Date of this Version
Sharon L. Jansen's study of women and popular resistance in the reign of Henry VIII is an important work that breaks new ground and will be of value to a wide range of scholars. It is scrupulously well researched and shows a thorough grounding in the secondary literature on the politics of early Tudor England, women's history, and feminist theory. Jansen focuses on four women, all of whom were executed for treason in the reign of Henry VIII: Elizabeth Wood, Margaret Cheyne, Elizabeth Barton, and Mabel Brigge. Yet none of these women had posed a direct, physical threat to the king. They had taken no part in armed rebellion. The government of Henry VIII, however, perceived them as a threat to stability of the realm. While Jansen admits that it is difficult to separate politics from religion in the reign of Henry VIII, her study examines women whose protest emphasized concerns about legitimate authority and rightful rule. (She does not, for example, include Anne Askew in her study.)

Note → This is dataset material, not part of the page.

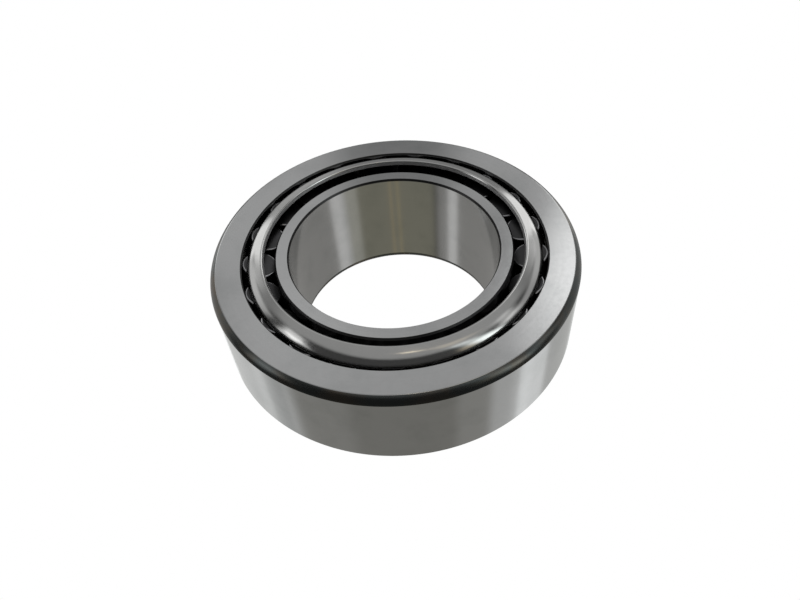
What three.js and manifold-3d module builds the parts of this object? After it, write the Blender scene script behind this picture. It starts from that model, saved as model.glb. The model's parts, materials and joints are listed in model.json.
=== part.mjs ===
// Tapered roller bearing, 80 x 140 x 46 mm: a cup, a cone, a stamped cage and a row of tapered
// rollers. Millimetres, +Z up along the bearing axis. The origin is the centre of the cone's back
// face, so the bearing stands on its cone with the cup's back face on top.
import * as THREE from 'three';
import { mergeVertices } from 'three/addons/utils/BufferGeometryUtils.js';
import Module from 'manifold-3d';

const wasm = await Module();
wasm.setup();

const { sin, cos, tan, PI } = Math;
const radians = THREE.MathUtils.degToRad;

// Driving dimensions of the bearing
const boreRadius = 40;
const outsideRadius = 70;
const bearingWidth = 46;
const cupWidth = 35;
const cupMouthRadius = 57.6; // cup raceway, carried on to the plane of the cup's back face
const contactAngle = radians(15.8333); // between the cup raceway and the bearing axis

// Rollers: truncated cones whose apex is shared with both raceways
const rollerCount = 21;
const rollerHalfAngle = radians(1.85);
const rollerLength = 32.5;
const rollerEndDepth = 3.5; // centre of the small end, below the cup's back face
const rollerChamfer = 0.6;
const endCrown = 0.12; // height of the domed large end
const firstRollerAngle = radians(-8.3);

// Running clearances
const racewayClearance = 0.08; // roller to each raceway
const endClearance = 0.3; // roller ends to the ribs of the cone
const pocketClearance = 0.3; // roller to its cage pocket, all round

// Cone
const backRibRadius = 56.4;
const frontRibRadius = 45.4;
const frontFaceRadius = 44.7;
const backBoreRound = 3.5;
const backRibChamfer = 1;
const ribEdgeChamfer = 0.4;
const frontBoreChamfer = { radial: 0.7, axial: 1.25 };
const backUndercut = 0.8;
const frontUndercut = 0.4;

// Cup
const backCornerChamfer = { radial: 2.5, axial: 2.9 };
const frontCornerChamfer = 0.8;
const mouthChamfer = { radial: 0.5, axial: 0.8 };
const racewayEdgeChamfer = 0.4;

// Cage, pressed from one sheet
const sheet = 2;
const cageOffset = 5.2; // outer surface of the barred wall, outside the rollers' axes
const cageFootHeight = 5.5;
const flangeInnerRadius = 49.7;
const flangeTop = 48.4; // height of the flange's inner edge
const flangeSlope = radians(17.5);
const bendRadius = 6; // outside of the bend between flange and wall

// Facets
const ringSegments = 84;
const rollerSegments = 24;

// Common apex of the raceways and the rollers, and the cones about it
const apexHeight = bearingWidth + cupMouthRadius / tan(contactAngle);
const rollerAngle = contactAngle - rollerHalfAngle; // roller axis to bearing axis
const coneAngle = rollerAngle - rollerHalfAngle; // cone raceway to bearing axis
const smallEnd = (apexHeight - bearingWidth + rollerEndDepth) / cos(rollerAngle);
const largeEnd = smallEnd + rollerLength;

// Section points are Vector2(radius, height).
const point = (radius, height) => new THREE.Vector2(radius, height);

// Radius at a height of the cone that opens downwards from the apex with this half angle.
const radiusAt = (halfAngle, height) => (apexHeight - height) * tan(halfAngle);

// The section point at a distance from the apex along a roller's axis, and at an offset from that
// axis, positive away from the bearing axis.
function besideAxis(distance, offset) {
  const across = distance * sin(rollerAngle) + offset * cos(rollerAngle);
  const down = distance * cos(rollerAngle) - offset * sin(rollerAngle);
  return point(across, apexHeight - down);
}

// Points on an arc, both ends included; angles from the radial direction, upwards positive.
function arc(centre, radius, from, to, steps) {
  return Array.from({ length: steps + 1 }, (_, i) => {
    const angle = from + ((to - from) * i) / steps;
    return point(centre.x + radius * cos(angle), centre.y + radius * sin(angle));
  });
}

// Turns a section, counter-clockwise in radius and height, about the Z axis.
function turned(section, segments) {
  return new THREE.LatheGeometry(section, segments).rotateX(PI / 2);
}

const closedRing = (section) => turned([...section, section[0]], ringSegments);

function steel(color, roughness, metalness) {
  return new THREE.MeshStandardMaterial({ color, roughness, metalness });
}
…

Jansen makes innovative use of a broad range of primary sources, and she offers a very useful discussion of gossip as a source for historians. She is up to date on the secondary literature and employs the recent work of women's historians to strengthen her theoretical base. Jansen's case studies not only allow us more insight into these specific women's acts of protest and resistance; we can also learn more about how the political and social structure of early Tudor England dealt with such women's behavior. Understanding these women gives us more insight into popular reaction to Tudor political reforms of the 1530s. The book is written with engaging, readable style, which should make it accessible to students as well as specialists. Scholars in the field of sixteenth-century English history, literature, and women's studies will find this book valuable.